Speaking about the Pro League’s structure, Skeene added that, “ideally, we would want two rounds of football. But we have nine teams. We can’t just have a few games if we want our players operating at optimum level. They need more games, so we have three rounds. We have to do what is best for us.” 

Skeene said  promotion and demotion was also a goal of the Pro League, but that many teams in the second tier National Super League simply cannot fund a professional organisation. 

Requirements include a $400,000   fee to enter the  League and also having  the capital and business plan to run a professional club and pay the salaries of footballers and employees. 

“Who do we bring in? Several times we have invited clubs who have won the Super League, but they do not have the capabilities financial or  administratively,” Skeene declared.  “It would be foolhardy for the (Pro) League and the Board to  demote stable teams, when they are just starting to build their business.” 
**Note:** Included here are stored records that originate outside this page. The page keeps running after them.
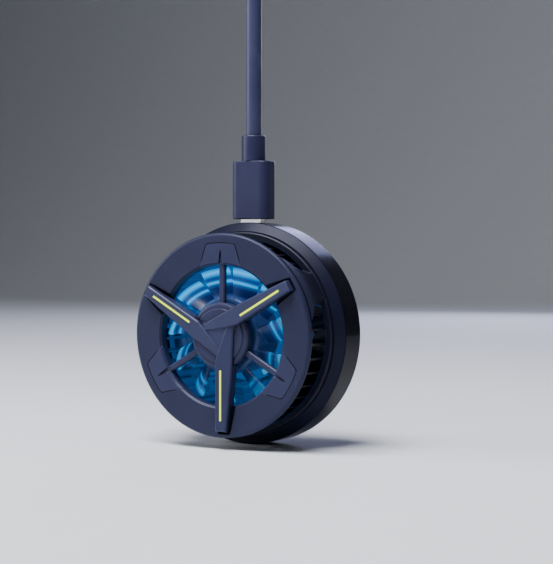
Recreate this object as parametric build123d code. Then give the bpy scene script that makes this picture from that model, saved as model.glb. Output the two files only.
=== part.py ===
from build123d import *
import os
from math import asin, cos, degrees, sin, pi, radians, sqrt

os.makedirs("parts", exist_ok=True)

# Magnetic cooling fan for the back of a phone.
# It is modelled lying on its back: x to the right, y up along the cable, z the depth from the face
# that touches the phone towards the viewer. Every piece is tipped upright when it is saved, so that
# in the finished part +Z is up, the fan faces -Y and the contact face lies on Y = 0.
# All sizes are millimetres.

# Shared clearances
close_gap = 0.1          # between pieces that are fitted or glued
free_gap = 0.3           # between pieces that only pass each other
running_gap = 0.05       # on the radius of the shaft in its bearing
tip_gap = 0.15           # past the tip of a screw or pin in its blind hole
overrun = 1.0            # how far a cut runs past what it cuts

# Thermoelectric module: its side sets how wide everything round it is
module_side = 30.0
ceramic_thickness = 0.7
pellet_side = 1.4
pellet_rows = 10
pellet_margin = 1.0
thermal_pad_thickness = 0.2
module_lead_radius = 0.4
module_lead_offset = 4.0

# Contact face: silicone pad, cold plate
pad_thickness = 0.5
pad_window_gap = 1.5
module_corner_gap = 0.7868
cold_flange_width = 2.0
cold_flange_thickness = 1.0

# Magnet ring
magnet_flange_gap = 1.0
magnet_width = 4.0
magnet_thickness = 2.0
magnet_count = 18
magnet_spacing = 0.4
shunt_thickness = 0.6

# Base shell
wall_thickness = 1.0
wall_back = 0.3
wall_edge_chamfer = 0.5
floor_thickness = 1.2
wall_above_port = 1.47

# Heat sink
sink_inset = 1.4
sink_base_thickness = 1.6
fin_count = 40
fin_thickness = 0.6
fin_board_gap = 0.8
bowl_gap = 1.0
low_fin_drop = 4.7
tall_fin_drop = 0.7
clamp_inset = 1.6
clamp_count = 4
clamp_screw_radius = 0.75
clamp_head_radius = 1.6
clamp_head_height = 1.0
clamp_screw_reach = 1.6
bush_wall = 0.4
bush_flange_width = 0.3
bush_flange_thickness = 0.4

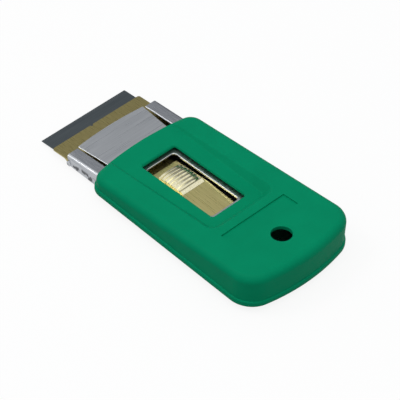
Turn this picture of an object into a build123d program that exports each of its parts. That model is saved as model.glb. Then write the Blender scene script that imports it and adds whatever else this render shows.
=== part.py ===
from build123d import *
import os
from math import asin, cos, degrees, radians, sin, tan

os.makedirs("parts", exist_ok=True)

# Wedge shape of the tool: flat underside, top face rising to the rear
deck_tilt = 4.75
deck_height = 11.56
sheet = 0.5

# Widths that follow the standard blade
blade_half = 19.5
blade_end_gap = 0.3
carrier_sheet = 0.5
carrier_half = blade_half + blade_end_gap + carrier_sheet
slide_gap = 0.2
channel_half = carrier_half + slide_gap + sheet
front_wall = 2.65
rear_wall = 3.7

# Plan of the moulded handle
handle_front = -29.8
handle_front_bow = 2.6
handle_front_half = channel_half + front_wall
handle_rear = 44.0
handle_rear_bow = 3.95
handle_rear_half = channel_half + rear_wall
front_corner = 5.2
rear_corner = 9.0
top_round = 2.8

# Parting line and the bead around the lower cover
parting_height = 4.65
bead_high = 2.45
bead_bottom = parting_height - bead_high
bead_grow = 0.5
bead_round = 0.7
tray_inset = 1.4
tray_straight = 1.1
tray_round = bead_bottom - tray_straight

# Steel channel that fills the handle
channel_front = -44.9
channel_front_low = -42.9
channel_rear = 40.4
channel_bottom = 1.0
channel_bend = 1.2
strip_depth = 2.2
strip_wide = 5.3
strip_inner_half = channel_half - strip_wide
floor_front = -39.3
floor_wide_gap = 2.0
floor_front_half = channel_half - floor_wide_gap
burr = 0.12
strip_edge_flat = 0.1
strip_edge_round = sheet - strip_edge_flat
nib_u = -44.27
nib_depth = 5.35
nib_radius = 1.0
nib_proud = 0.15
nest_gap = 0.15

# Sprung face plate with the slide window
plate_tilt = 2.58
plate_depth = 4.35
plate_sheet = 0.6
plate_edge_round = 0.2
plate_front = -45.95
plate_front_bow = 0.85
plate_front_gap = 0.45
plate_front_half = strip_inner_half - plate_front_gap
plate_taper_end = -32.5
plate_taper = 1.15
plate_taper_round = 20.0
plate_corner = 0.4
plate_half = plate_front_half - plate_taper
plate_rear = 26.5
plate_leg_run = 3.4
plate_window_front = -21.75
plate_window_rear = 9.15
plate_window_half = 6.5
plate_window_corner = 1.2
foot_half = 12.5
foot_rear = 39.9
plate_gap = 0.05

# Thumb recess and window in the upper cover
recess_wall = 2.1
recess_front = -38.0
recess_edge = 1.2
recess_front_half = strip_inner_half - recess_edge
recess_rear = 15.05
recess_taper = 2.4
recess_rear_half = recess_front_half - recess_taper
recess_corner = 1.2
recess_lean = 45.0
recess_reach = 7.0
recess_soft = 1.0
recess_foot_soft = 1.0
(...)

“The Government is playing a part in supporting the Pro League, and we thank them and the Sportt Company, for recognising that it is a young industry.  The Pro League employs about 400 persons, and is responsible for the  thousands of persons and their families that depend on them as well. The League needs the Government at this time.”

Skeene said the ultimate goal would be to get Pro League teams doing well at Concacaf level again, emulating recent successes such as Jabloteh’s   5-2 win over Chicago Fire (2004) and Joe Public’s 2008 away wins over  USA Club New England Revolution (4-0) and Mexico’s Atlante (1-0). 
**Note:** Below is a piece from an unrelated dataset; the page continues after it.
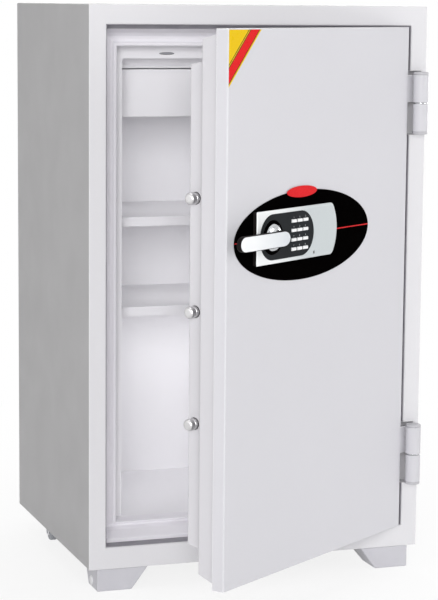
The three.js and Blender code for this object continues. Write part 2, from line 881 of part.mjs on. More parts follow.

He is not disturbed that Pro League clubs Caledonia AIA and W Connection have not gone past the Concacaf first round in recent times. 

“Since 2006, the League has had a new bunch of players. Many have not yet become accustomed to  the rigours of playing at that level. But  it is a process,” Skeene said. “ We are now dominating the Caribbean and every year sending  two Concacaf qualifiers. Once we continue to expose these players and teams, they will get better.  The  coaches are getting exposure as well, so that Jamaal Shabazz, Ross Russell and Stuart Charles will all now know what is required to succeed as well.”